Anglican Samizdat

May 1, 2009

Pollyanna Christianity

Filed under: Anglican Church of Canada — David Jenkins @ 3:46 pm

A thread on another blog started me thinking about how things could have gone so catastrophically wrong in the Western Anglican church without a large number of people standing up and saying “Enough – stop!”

In Canada, part of the reason is that we want so much to be Nice To Each Other (well, I don’t), so when we disagree we have to affirm people on the other side of the issue and, preferably have a “conversation”, rather than an argument.

A tolerant, liberal drift has infected much of the Western church – to the extent that, when we disagree, it has to be at the level of “I’m OK,you’re OK” even if the truth demands that, if I’m right, you are really far from OK. This uncomfortable situation was incisively illustrated at a synod in the diocese of Niagara. When the issue of same sex blessings was discussed, a number of clergy stated that they could not go along with it because they could not contradict a clear biblical teaching. In the ensuing discussion, it became clear that many clergy were unwilling to admit that, as a Christian, one must at least attempt to adhere to clear biblical teaching. Finally, an astute fellow with a funny collar stood up and said with an air of one suffering a mortal insult: “you are saying that I am not a Christian!” Bingo.

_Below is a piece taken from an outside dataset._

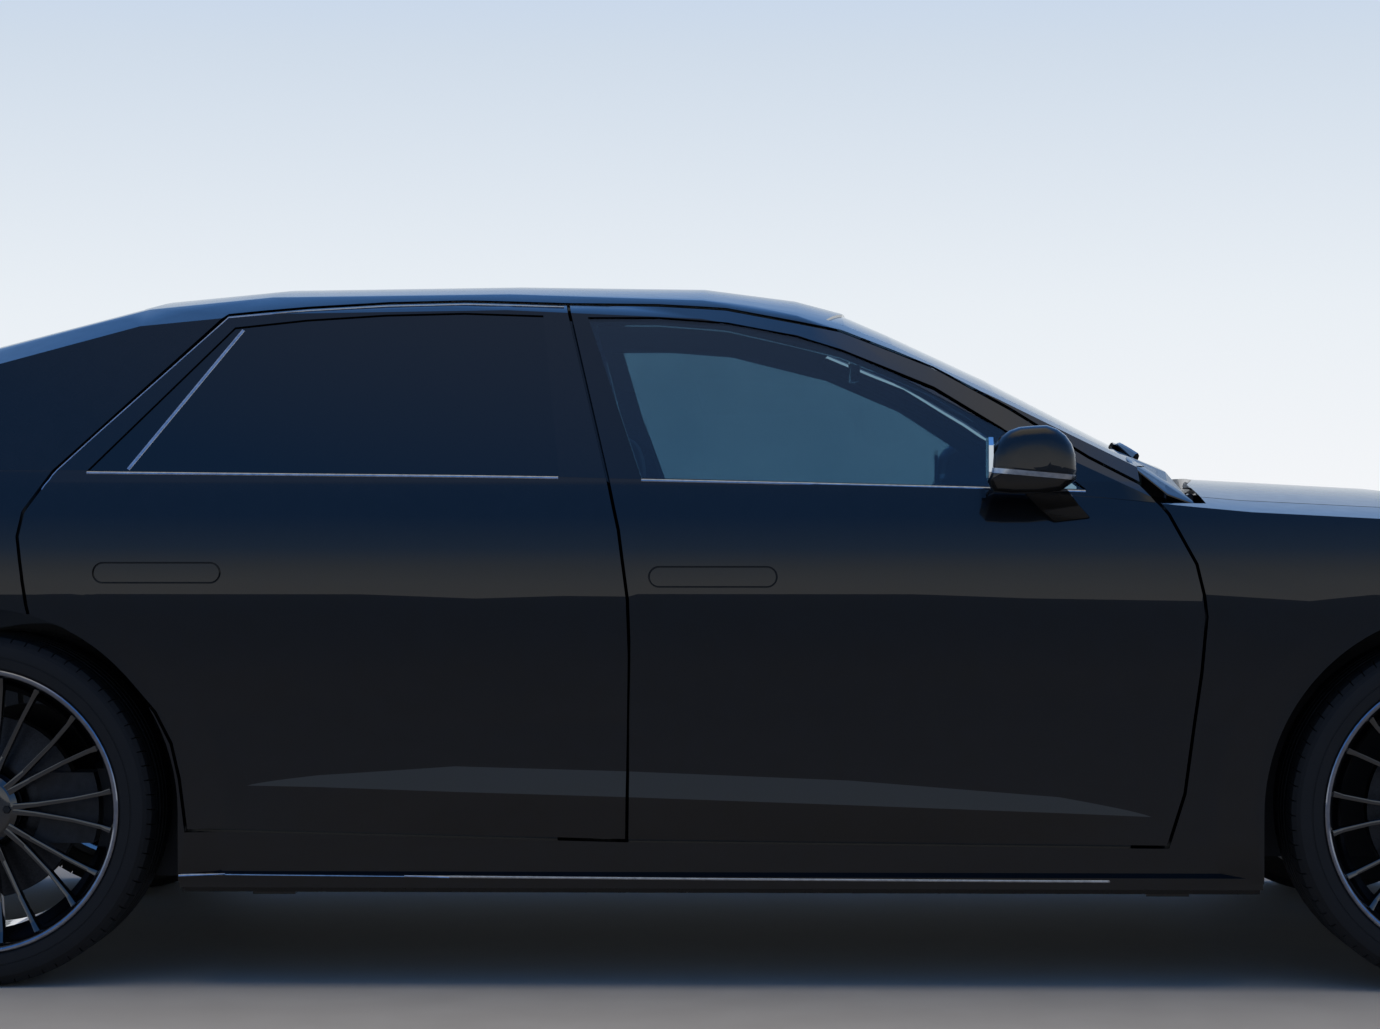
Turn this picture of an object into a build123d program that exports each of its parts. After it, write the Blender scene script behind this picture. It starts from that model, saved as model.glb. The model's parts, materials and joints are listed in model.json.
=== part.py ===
"""Full-size four-door sedan: body panels, doors, lids, glass, cabin pieces and running gear.

Frame: +X forward, +Y left, +Z up, millimetres, origin on the ground below the middle of the car.
Each sub-part has its own function, and the left side is built once and mirrored.
"""

import math
import os
from collections import namedtuple
from functools import cache

from build123d import *

# Driving dimensions
LENGTH = 5302.0
WHEELBASE = 3128.0
FRONT_OVERHANG = 989.0
FLARE_HALF_WIDTH = 972.0
GROUND_CLEARANCE = 200.0
TYRE_RADIUS = 372.0
TYRE_WIDTH = 265.0
WHEEL_PLANE_Y = 824.0
ARCH_RADIUS = 430.0

# Panel build-up
DOOR_SKIN = 28.0
LID_SKIN = 35.0
FENDER_SKIN = 14.0
BUMPER_SKIN = 60.0
PILLAR_DEPTH = 75.0
ROOF_DEPTH = 50.0
SHUT_GAP = 7.0
RECESS_CLEARANCE = 6.0
DOOR_INNER_Y = 820.0
CABIN_HALF_WIDTH = 800.0
FLOOR_TOP = 262.0
GLASS_THICKNESS = 6.0
GLASS_SETBACK = 5.0

# Door hinges: the axis lies behind the door's front edge and under its widest line
HINGE_BEHIND_EDGE = 75.0
HINGE_BELOW_CREST = 15.5
HINGE_GROOVE_RADIUS = 82.0
HINGE_HEIGHTS = (650.0, 880.0)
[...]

Here, there is a plea for discussion to be conducted in “a positive, life giving way”. What does this mean? If the truth is that the “gate is narrow and the way is hard that leads to life, and those who find it are few”, then surely the positive and life-giving thing to do is to make the case for the “narrow way” as strenuously as possible; even if it means being less than nice.

When it comes to addressing church leaders who are leading their flock away from the narrow gate, I am a Luke 17:2 and Gal 5:12 enthusiast.



  1. I’ve spent a lot of time wondering about the question in your first paragraph.

    Part of the answer, I believe, is that until the Internet people did not realize how widespread the rot was and how it was growing. You would here stories that there was a heretical minister here and a Bible-denier there, but it was all undocumented and the tendency was to think of these people as representing a small minority of the kind that plagues every church.

    And there was some complacency. A few decades ago, Primate Edward “Call Me Ted” Scott was more heterodox than ++Fred Hiltz; Bishop Bothwell even more aggressively liberal than +Michael Bird. But I always thought in the back of my mind that there was a “silent majority” of the church that was solid and orthodox. I fear that I was deluding myself.

    Comment by Toral — May 1, 2009 @ 5:47 pm

  2. S.M. Hutchens of Touchstone magazine is discussing this very issue:

    Reading the last few weeks in the church fathers and reformers, I was struck once again by what we would call their rudeness. It is hard to go far in their writings without finding them bluntly identifying their opponents as heretics, perverts, madmen, liars, and tools of the devil.

    These days, however, polite Christian society will have none of that: It is the sort of thing one expects only of the unwashed fundamentalist. Truth be told, among many professing Christians, defamation, even though done frequently by the Lord and the apostolic writers, simply isn’t regarded as Christian conduct. What sort of person, after all, would call apparently well-intentioned and perfectly respectable people, often very important, very religious people, snakes or hypocrites, or compare them to dirty tableware, whitewashed tombs, or ravening wolves?

    Comment by Scott Gilbreath — May 2, 2009 @ 5:38 am

  3. Revelation 3:15–16

    I know your works, that you are neither cold nor hot. I wish you were cold or hot. So, because you are lukewarm, and neither hot nor cold, I will vomit you out of my mouth.

    Galatians 3: 1-3

    O stupid Galatians! Who has bewitched you, before whose eyes Jesus Christ was publicly portrayed as crucified? I want to learn only this from you: did you receive the Spirit from works of the law, or from faith in what you heard? Are you so stupid?

    Comment by Ellie M. — May 2, 2009 @ 9:47 am

  4. Scott – interesting, thanks.

    Ellie – exactly.

    Comment by David — May 2, 2009 @ 4:51 pm

  5. Yes, Scott, it is true that some of the Reformation rhetoric was very impolite. I read a treatise on sacred images by Hieronymus Emser the other day, and his denunciation of Andreas Karlstadt makes David look like a kitten. On the other hand, some of those guys seemed like they weren’t even listening to each other, which meant that some of their arguments weren’t as constructive as they might have been. I think it’s important to distinguish between being charitable and being too timid to call the other side wrong.